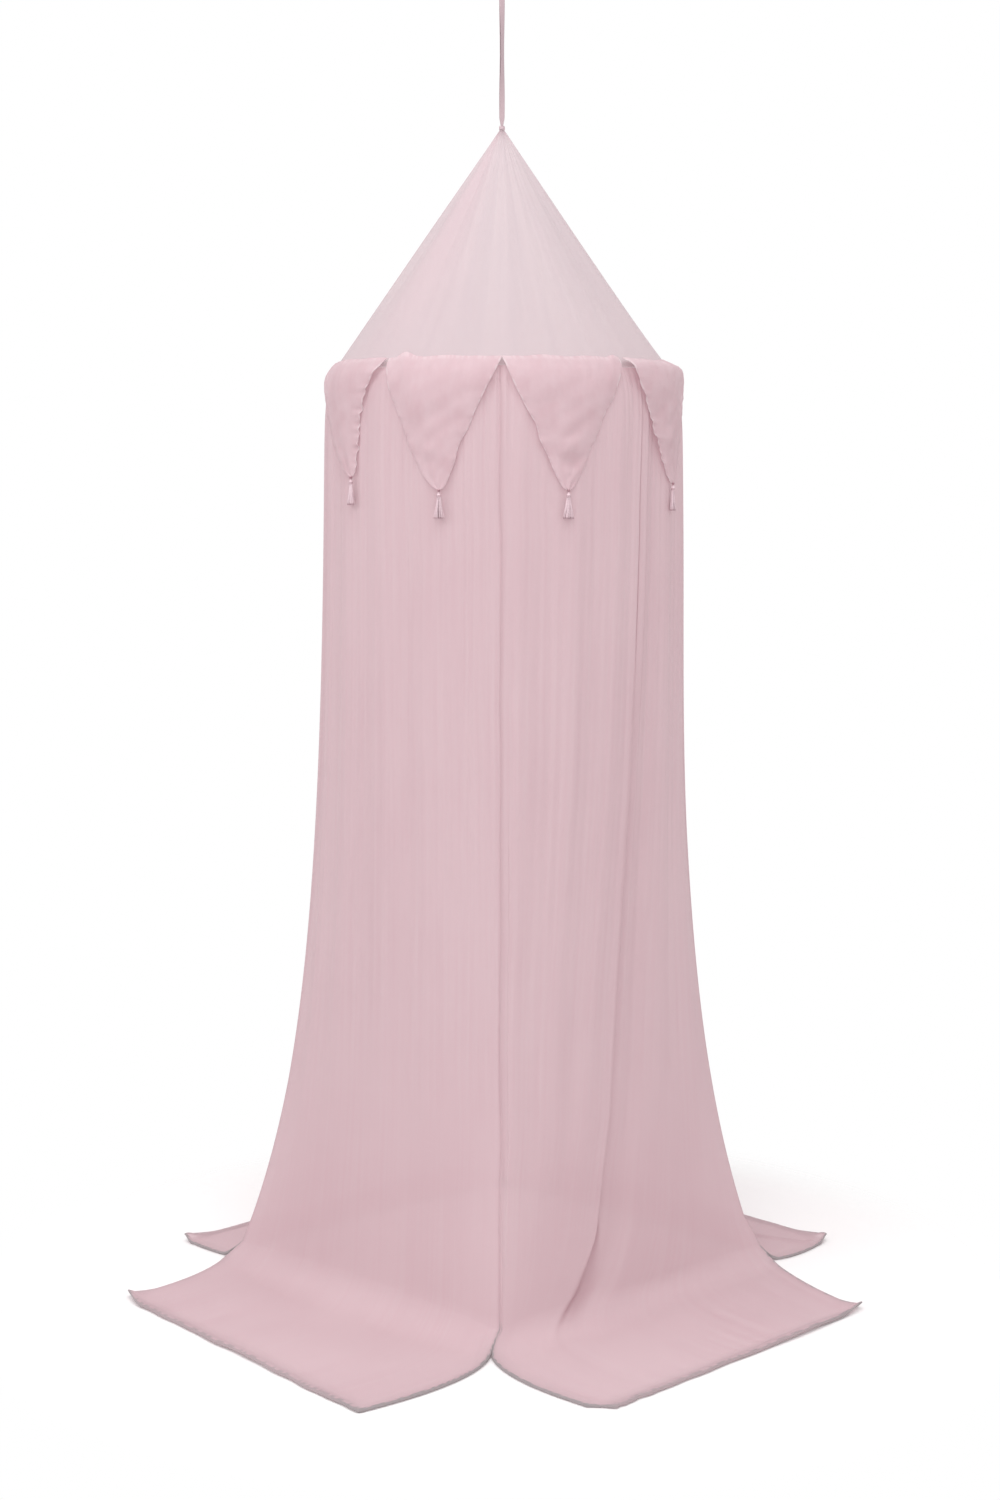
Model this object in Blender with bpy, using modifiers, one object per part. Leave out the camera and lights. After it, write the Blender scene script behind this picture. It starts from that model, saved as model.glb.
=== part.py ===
"""Hanging bed canopy net with its hoop.

A doubled ribbon carries a sheer cone, gathered at its apex. The cone's hem holds a
hoop. Four body panels hang from the hoop seam, flare towards the floor and lie out
on it as four petals. Eight pennants with tassels hang outside the seam.

Metres, +Z up. The origin is the inner top of the ribbon's loop, where a ceiling hook
carries it. Heights in the tables are measured up from the floor. Bearings are degrees
anticlockwise from +X, seen from above, and the front opening faces -Y.
"""
import math
from collections import namedtuple

import bmesh
import bpy

# ---- driving sizes ----
CLOTH = 0.0015                # thickness of every cloth solid
GAP = 0.0003                  # space between touching pieces
LOOP_HEIGHT = 2.265           # inner top of the ribbon's loop above the floor
HOOP_HEIGHT = 1.600           # hoop's centre above the floor
HOOP_RADIUS = 0.282           # to the middle of the hoop's rod
ROD_RADIUS = 0.005            # the hoop's rod
HOOP_STEPS = 48               # facets round the hoop and the cone
ROD_STEPS = 6                 # facets round the rod

# cone
NECK_RADIUS = 0.0060          # the gathered apex, at the middle of the cloth
NECK_TOP = 2.014              # top of the gathered apex
NECK_LENGTH = 0.008
SEAM_DROP = 0.006             # the hoop seam lies this far below the hoop's centre
CONE_ROWS = 4                 # rows down the cone's slope
CONE_FOLDS = 12               # soft radial folds from the apex
CONE_FOLD_DEPTH = 0.0022
CONE_UNEVEN = 0.3             # share by which the folds' depth differs round the cone

# body
STAND_RADIUS = 0.305          # the body's radius below the gathers, before it flares
MID_REACH = 0.347             # middle of a panel from the axis, at the floor
FLARE_HEIGHT = 0.42           # the flare fades by a factor e over this height
FLARE_SHARE = 0.90            # part of a corner's reach that the flare gives
EASE_HEIGHT = 0.035           # over this height the cloth swells out below the seam
BULGE_HEIGHTS = (0.75, 1.35)  # a corner's bulge grows between these heights
EDGE_MARGIN = 0.0012          # a panel's hem stops this far short of its corner
FOLDS = 6                     # soft folds across each panel
STEPS_PER_FOLD = 6
FOLD_DEPTH = 0.0050           # half of a soft fold's height, at the deepest
FOLD_START = 0.060            # below the seam a fold deepens over this height
FOLD_FOOT = (0.10, 0.42)      # the folds fade out between these heights
PANEL_LEVELS = (1.572, 1.515, 1.40, 1.10, 0.78, 0.50, 0.28)
BEND_CORNER = 0.030           # height where a panel's edge starts to turn outwards
BEND_MIDDLE = 0.050           # the same at the middle of a panel
BEND_END = (0.14, 0.30)       # share of a petal that the bend takes: at its edge, middle
BEND_ROWS = 3
PETAL_ROWS = 2
PETAL_WIDTH = 0.70            # usual width of a petal
CURL_WIDTH = 0.2              # share of a petal's width that curls up at its corner
CORNER_ROUND = 0.035          # rounding of a petal's hem corners, as a share of it
CORNER_WIDTH = 0.10           # share of the hem's width that is rounded

# main pleat, on one panel
PLEAT_PLACE = 0.50            # between the panel's two edges, along the cloth
PLEAT_WIDTH = 0.055
PLEAT_BACK = 3.0              # its far side comes back out over this many widths
PLEAT_DEPTH = 0.009
PLEAT_FOOT = 0.12             # the pleat fades out below this height
PLEAT_LEAN = (0.05, -0.15)    # it moves along the panel from the hoop to the floor

# pennants
PENNANT_RISE_SHARE = 0.08     # share of its drop over which it moves out
PENNANT_TIP_OUT = 0.0052      # its tip stands out by this
PENNANT_PUFF = 0.0035
PENNANT_BLUNT = 0.13          # share of its width that ends in the round tip
PENNANT_TIP_SHARE = 0.030     # width left at the tip
PENNANT_STEPS = 7
PENNANT_LEVELS = (0.0, 0.06, 0.16, 0.34, 0.56, 0.79, 0.93, 1.0)
PENNANT_MARGIN = 0.15         # degrees kept free at each side

# tassels
TASSEL_OUT = 0.0008           # outside the pennant's tip
SKIRT_TOP = 0.0120            # below the knot's top
SKIRT_END = 0.0480
SKIRT_FLAT = 0.45             # at its foot the skirt is this much flatter than it is wide
STRAND_STEPS = 3              # sides of a strand
HEAD_STEPS = 8

# hanging ribbon
RIBBON_WIDTH = 0.0090
RIBBON_THICKNESS = 0.0012
LEG_OFFSET = 0.0012           # middle of each leg from the ribbon's axis
LOOP_RADIUS = 0.0072          # middle of the ribbon in the loop's round top
LOOP_SHUT = 0.040             # below the loop's top the legs lie together
LOOP_STEPS = 8
LEG_STEPS = 16

Corner = namedtuple("Corner", "bearing drift bulge reach foot_x foot_y")
Edge = namedtuple("Edge", "bend_x bend_y hem_x hem_y lift")
Panel = namedtuple("Panel", "start finish first last sway leans")
Pennant = namedtuple("Pennant", "start finish tip drop rise first_side last_side")
Ring = namedtuple("Ring", "strands root_radius end_radius root_size end_size turn")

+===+

Problem requirements: Reproduce the data shown above exactly.

The result:
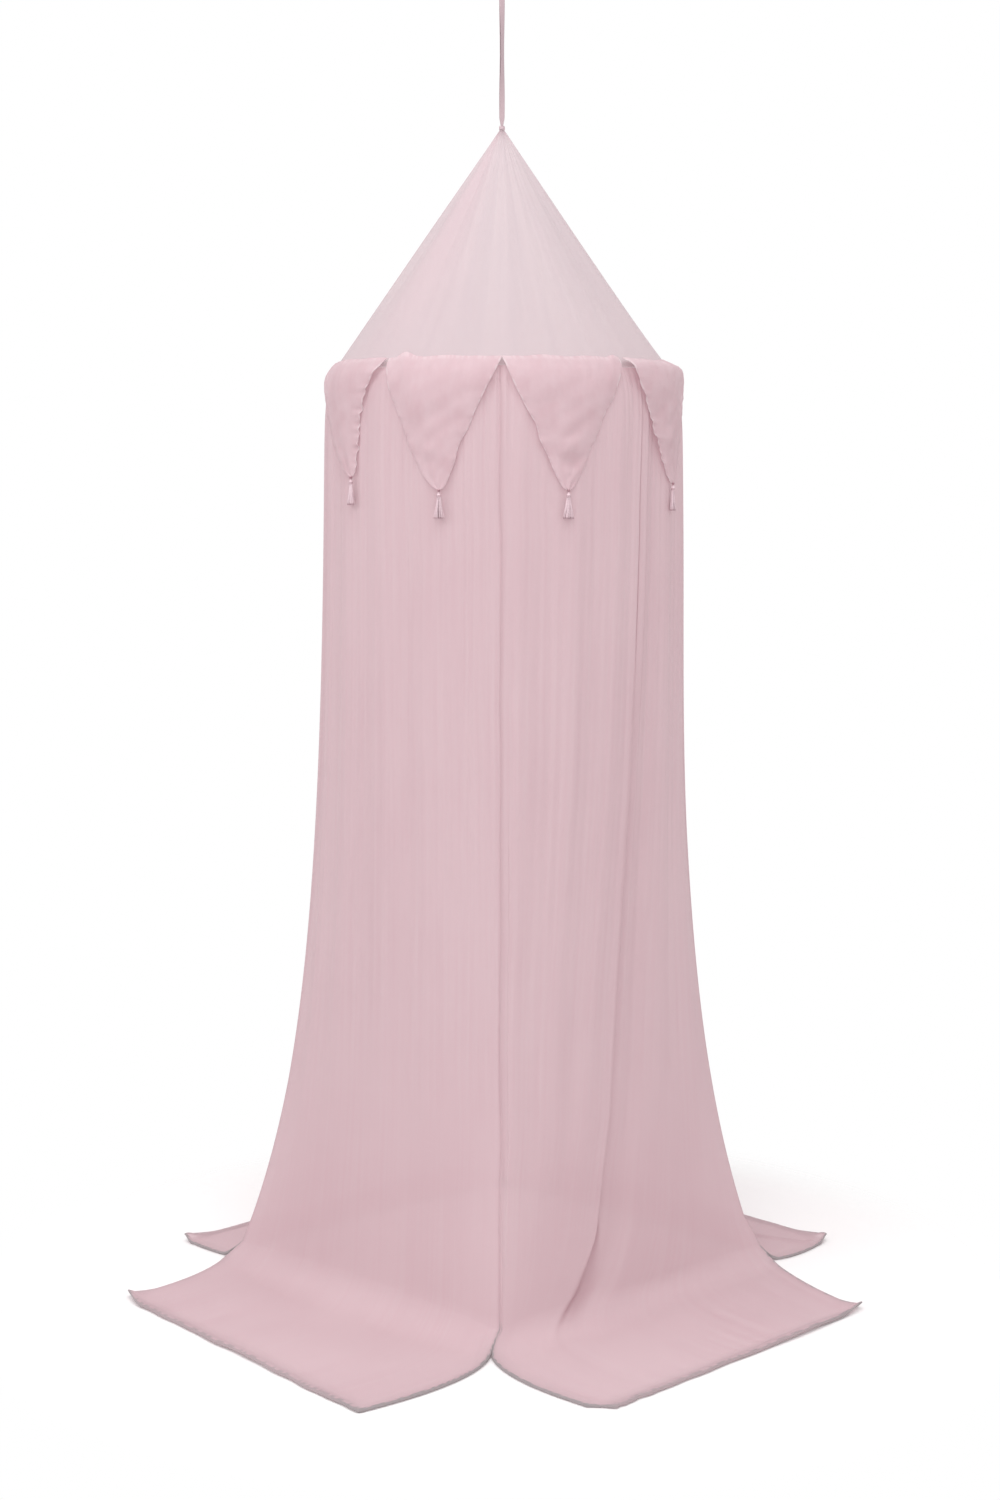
Model this object in Blender with bpy, using modifiers, one object per part. Leave out the camera and lights. After it, write the Blender scene script behind this picture. It starts from that model, saved as model.glb.
=== part.py ===
"""Hanging bed canopy net with its hoop.

A doubled ribbon carries a sheer cone, gathered at its apex. The cone's hem holds a
hoop. Four body panels hang from the hoop seam, flare towards the floor and lie out
on it as four petals. Eight pennants with tassels hang outside the seam.

Metres, +Z up. The origin is the inner top of the ribbon's loop, where a ceiling hook
carries it. Heights in the tables are measured up from the floor. Bearings are degrees
anticlockwise from +X, seen from above, and the front opening faces -Y.
"""
import math
from collections import namedtuple

import bmesh
import bpy

# ---- driving sizes ----
CLOTH = 0.0015                # thickness of every cloth solid
GAP = 0.0003                  # space between touching pieces
LOOP_HEIGHT = 2.265           # inner top of the ribbon's loop above the floor
HOOP_HEIGHT = 1.600           # hoop's centre above the floor
HOOP_RADIUS = 0.282           # to the middle of the hoop's rod
ROD_RADIUS = 0.005            # the hoop's rod
HOOP_STEPS = 48               # facets round the hoop and the cone
ROD_STEPS = 6                 # facets round the rod

# cone
NECK_RADIUS = 0.0060          # the gathered apex, at the middle of the cloth
NECK_TOP = 2.014              # top of the gathered apex
NECK_LENGTH = 0.008
SEAM_DROP = 0.006             # the hoop seam lies this far below the hoop's centre
CONE_ROWS = 4                 # rows down the cone's slope
CONE_FOLDS = 12               # soft radial folds from the apex
CONE_FOLD_DEPTH = 0.0022
CONE_UNEVEN = 0.3             # share by which the folds' depth differs round the cone

# body
STAND_RADIUS = 0.305          # the body's radius below the gathers, before it flares
MID_REACH = 0.347             # middle of a panel from the axis, at the floor
FLARE_HEIGHT = 0.42           # the flare fades by a factor e over this height
FLARE_SHARE = 0.90            # part of a corner's reach that the flare gives
EASE_HEIGHT = 0.035           # over this height the cloth swells out below the seam
BULGE_HEIGHTS = (0.75, 1.35)  # a corner's bulge grows between these heights
EDGE_MARGIN = 0.0012          # a panel's hem stops this far short of its corner
FOLDS = 6                     # soft folds across each panel
STEPS_PER_FOLD = 6
FOLD_DEPTH = 0.0050           # half of a soft fold's height, at the deepest
FOLD_START = 0.060            # below the seam a fold deepens over this height
FOLD_FOOT = (0.10, 0.42)      # the folds fade out between these heights
PANEL_LEVELS = (1.572, 1.515, 1.40, 1.10, 0.78, 0.50, 0.28)
BEND_CORNER = 0.030           # height where a panel's edge starts to turn outwards
BEND_MIDDLE = 0.050           # the same at the middle of a panel
BEND_END = (0.14, 0.30)       # share of a petal that the bend takes: at its edge, middle
BEND_ROWS = 3
PETAL_ROWS = 2
PETAL_WIDTH = 0.70            # usual width of a petal
CURL_WIDTH = 0.2              # share of a petal's width that curls up at its corner
CORNER_ROUND = 0.035          # rounding of a petal's hem corners, as a share of it
CORNER_WIDTH = 0.10           # share of the hem's width that is rounded

# main pleat, on one panel
PLEAT_PLACE = 0.50            # between the panel's two edges, along the cloth
PLEAT_WIDTH = 0.055
PLEAT_BACK = 3.0              # its far side comes back out over this many widths
PLEAT_DEPTH = 0.009
PLEAT_FOOT = 0.12             # the pleat fades out below this height
PLEAT_LEAN = (0.05, -0.15)    # it moves along the panel from the hoop to the floor

# pennants
PENNANT_RISE_SHARE = 0.08     # share of its drop over which it moves out
PENNANT_TIP_OUT = 0.0052      # its tip stands out by this
PENNANT_PUFF = 0.0035
PENNANT_BLUNT = 0.13          # share of its width that ends in the round tip
PENNANT_TIP_SHARE = 0.030     # width left at the tip
PENNANT_STEPS = 7
PENNANT_LEVELS = (0.0, 0.06, 0.16, 0.34, 0.56, 0.79, 0.93, 1.0)
PENNANT_MARGIN = 0.15         # degrees kept free at each side

# tassels
TASSEL_OUT = 0.0008           # outside the pennant's tip
SKIRT_TOP = 0.0120            # below the knot's top
SKIRT_END = 0.0480
SKIRT_FLAT = 0.45             # at its foot the skirt is this much flatter than it is wide
STRAND_STEPS = 3              # sides of a strand
HEAD_STEPS = 8

# hanging ribbon
RIBBON_WIDTH = 0.0090
RIBBON_THICKNESS = 0.0012
LEG_OFFSET = 0.0012           # middle of each leg from the ribbon's axis
LOOP_RADIUS = 0.0072          # middle of the ribbon in the loop's round top
LOOP_SHUT = 0.040             # below the loop's top the legs lie together
LOOP_STEPS = 8
LEG_STEPS = 16

Corner = namedtuple("Corner", "bearing drift bulge reach foot_x foot_y")
Edge = namedtuple("Edge", "bend_x bend_y hem_x hem_y lift")
Panel = namedtuple("Panel", "start finish first last sway leans")
Pennant = namedtuple("Pennant", "start finish tip drop rise first_side last_side")
Ring = namedtuple("Ring", "strands root_radius end_radius root_size end_size turn")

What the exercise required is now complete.